Archer Don Newell believes anybody can shoot a bow and arrow, even if they are blind.

Students from the Washington School for the Blind proved it Wednesday at the Chinook Archer’s range in Camas, by popping balloons and winning candy bars, soda pops and gold medals. Newell and other volunteers have been guiding these blind archers for the past six years.

“The kids just thoroughly enjoy it. Any time one of them pops a balloon, the whole place is in an uproar,” Newell said. “Kids are our being of tomorrow. We want to do everything we can to help them.”

Although shooting arrows without the ability to see sounds dangerous, Newell said it is possible with help from a spotter. Professional archers who are blind use foot locators and a tactile aiming device.

The bow and the arrow rest on the aiming device. The foot locators are positioned at the shooting line to help the archer get into a comfortable stance. Working together, the archer and the spotter adjust the aiming device to hit the center of the target.

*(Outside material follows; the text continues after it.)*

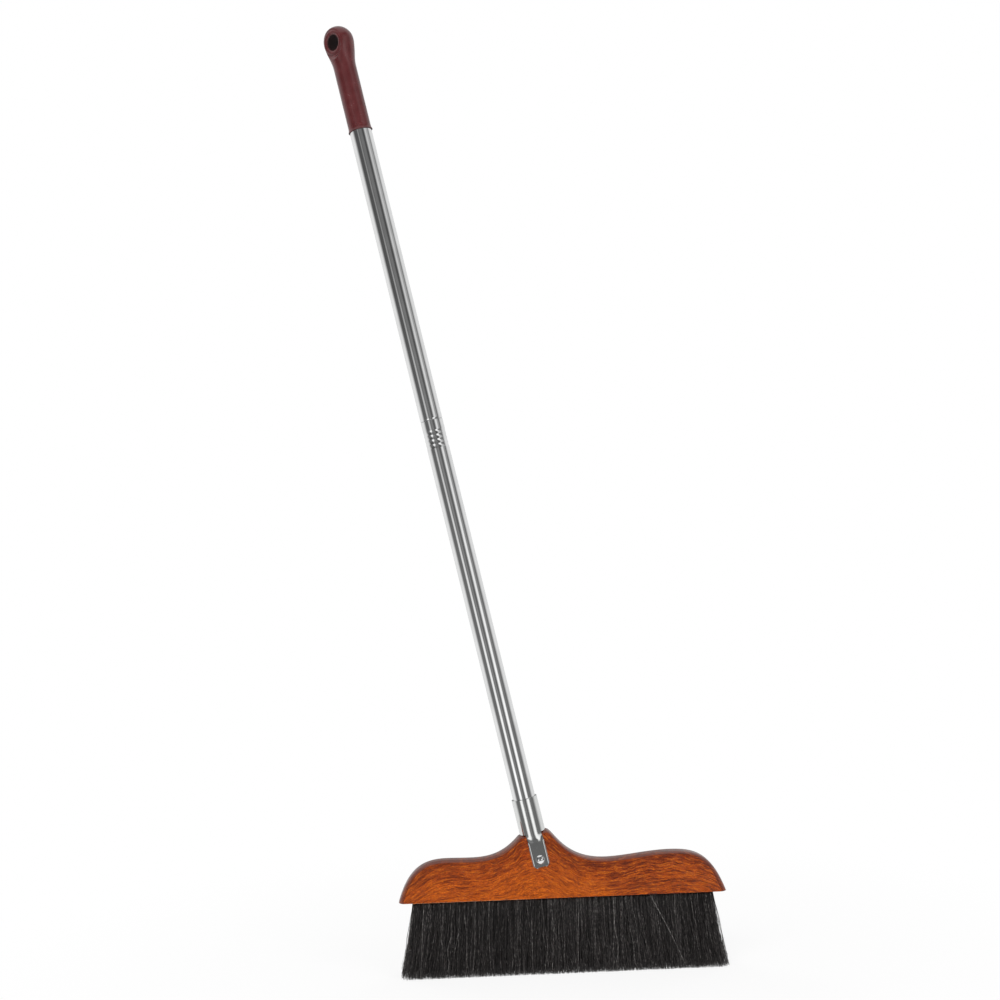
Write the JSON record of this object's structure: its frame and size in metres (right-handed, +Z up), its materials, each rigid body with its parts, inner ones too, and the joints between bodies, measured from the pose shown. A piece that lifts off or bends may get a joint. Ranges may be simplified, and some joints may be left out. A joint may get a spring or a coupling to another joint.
{
  "type": "soft bristle broom",
  "caption": "Upright push broom: soft black bristles in a humped lacquered wooden head, a riveted strap socket and a screwed metal tube handle with a plastic hanging grip.",
  "frame": {"origin": "middle of the sweeping face, the flat where the bristle tips meet the floor", "axes": "+Z up from the floor; +X along the head, away from the side that the handle leans to; +Y away from a person who faces the front"},
  "size_m": [0.3768, 0.0358, 0.9419],
  "materials": {
    "lacquered_wood": "glossy reddish orange lacquer over wavy grain",
    "black_bristle": "fine soft black filament",
    "bright_plate": "bright plated sheet steel",
    "rivet_steel": "polished domed steel",
    "tube_steel": "bright plated steel tube",
    "insert_plastic": "moulded black plastic",
    "grip_plastic": "smooth dark wine-red plastic with a soft sheen"
  },
  "bodies": {
    "head_and_lower_handle": {"head_block": "lacquered_wood", "bristle_row_1": "black_bristle", "bristle_row_2": "black_bristle", "bristle_row_3": "black_bristle", "bristle_row_4": "black_bristle", "bristle_row_5": "black_bristle", "strap_socket": "bright_plate", "socket_rivet": "rivet_steel", "lower_tube": "tube_steel", "threaded_socket": "insert_plastic"},
    "thread_carrier": {"threaded_spigot": "insert_plastic"},
    "upper_handle": {"upper_tube": "tube_steel", "grip": "grip_plastic"}
  },
  "joints": [
    {"name": "handle_rise", "type": "slide", "parent": "head_and_lower_handle", "child": "thread_carrier", "axis": [-0.2122, 0, 0.9772], "range_m": [0, 0.02]},
    {"name": "handle_unscrew", "type": "hinge", "parent": "thread_carrier", "child": "upper_handle", "pos_m": [-0.0283, 0, 0.1339], "axis": [-0.2122, 0, 0.9772], "range_deg": [0, 1800]}
  ],
  "couplings": [
    {"joint": "handle_unscrew", "follows": "handle_rise", "rad_per_m": 1570.8}
  ]
}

“They aim it and they take the shot,” Newell said. “The helper can only say ‘up, down’ or ‘down, up’ to them. It’s awesome to watch what they can do.”

A total of 19 WSSB students took turns firing three arrows from different stations Wednesday. Plenty of balloons were popped each round. The hardest part for the kids was waiting for their turn to shoot again.

“These kids just have a blast,” said WSSB Residential Life Counselor Mark Raetzman. “It’s great for camaraderie. They can cheer each other on, give each other a hard time and take stories with them back to the campus. Just good stuff, all around.”

The kids who popped balloons were awarded gold medals. Ruben Castaneda and Nathan Purcell both had two medals around their necks.

“It’s a nice feeling of accomplishment,” Purcell said. “It kind of gives you the feeling you can do stuff like this even if you can’t really see.”

Life counselors Raetzman and Carrie Tanner look for activites that help the students feel “normal.” On top of archery, the kids are willing to try anything from golf to swimming.

“These kids can do anything they set their minds to,” Raetzman said. “They are incredibly talented, and they have all the potential in the world.”

Even if these archers cannot see their target, Newell said the expressions on their faces when they hear a balloon pop is priceless.

“We are all volunteers who don’t get paid for anything,” he said. “The only thing we get is the satisfaction of the kids.”

Newell believes there is an archer inside all of us. The Chinook Archer’s range in Camas provides opportunities for the whole family to enjoy the sport together, year-round.